The Protestant Scholar Who Studied Himself Into the Catholic Church
“To be deep in history is to cease to be Protestant.”
Those words were written by Saint John Henry Newman — a brilliant Anglican scholar, priest, and intellectual who once strongly opposed the Catholic Church.
But everything changed when he began seriously studying Christian history.
Newman did not become Catholic because it was fashionable. In fact, his conversion cost him friendships, reputation, comfort, and position.
He became Catholic because he could no longer ignore what he discovered in the writings of the early Christians.
As he immersed himself in Scripture, the Church Fathers, apostolic succession, the sacraments, and the history of the early Church, he
encountered something unexpected:
Catholic Christianity was already there from the beginning.
He found bishops.
He found confession.
He found devotion to the saints.
He found the Eucharist understood as the true Body and Blood of Christ.
He found the authority of the Church.
And he found Christians describing the Church as “Catholic” centuries before the Protestant Reformation ever existed.
The deeper Newman went into history, the harder it became to justify division.
Because Christ did not pray for thousands of competing interpretations.
He prayed: “That they may all be one.” (John 17:21)
In 1845, after years of struggle and study, Newman entered the Catholic Church.

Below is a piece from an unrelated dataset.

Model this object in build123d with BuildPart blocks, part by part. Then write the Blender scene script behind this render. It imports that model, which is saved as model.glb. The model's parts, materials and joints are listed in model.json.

The scholar who once criticized Catholicism eventually became one of its greatest defenders — and later, a saint.
His story remains a challenge to every Christian:
Truth matters.
History matters.
And unity matters too.
I studied myself in the church too. Did Newman have the same problem of the variance of what we read from what we experience in the here and now?
I've read that Catholic clergy did not trust him.
Not sure about that, but I am sure that it took many years for Newman to eventually come to accept Catholicism. AND he brought all of his vast congregation with him into the Catholic church too.